Electrokinetic supercharging with a system-induced terminator and an optimized capillary versus electrode configuration for parts-per-trillion detection of rare-earth elements in CZE

A further improvement of electrokinetic supercharging (EKS) methodology has been proposed, with the objective to enhance the sensitivity of the conventional CZE-UV method down to a single-digit part per trillion (ppt) level. The advanced EKS procedure is based on a novel phenomenon displaying the formation of a zone with an increased concentration of the hydrogen ion, capable to perform the function of a terminator, behind the sample zone upon electrokinetic injection.
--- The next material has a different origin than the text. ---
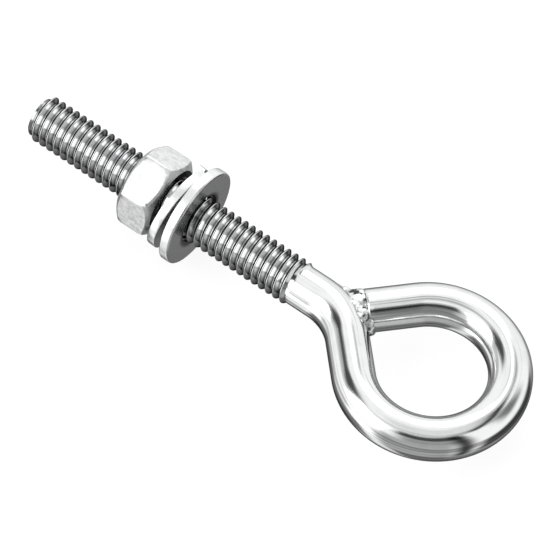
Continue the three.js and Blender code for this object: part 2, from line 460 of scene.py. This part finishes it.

In combination with a visualizing co-ion of BGE, protonated 4-methylbenzylamine, acting as the leading ion, such system-induced terminator a effected the transient ITP state to efficiently concentrate cationic analytes prior to CZE. Furthermore, to amass more analyte ions within the effective electric field at the injection stage, a standard sample vial was replaced with an elongated vial that allowed the sample volume to be increased from 500 to 900 mu L. Alongside, this replacement made the upright distance between the electrode and the capillary tips prolonged to 40.0 mm to achieve high-efficiency electrokinetic injection. The computer simulation was used for profiling analyte concentration, pH, and field strength in order to delineate formation of the terminator during sample injection. The proposed preconcentration strategy afforded an enrichment factor of 80 000 and thereby the LODs of rare-earth metal ions at the ppt level, e. g. 0.04 nM (6.7 ng/L) for erbium(III).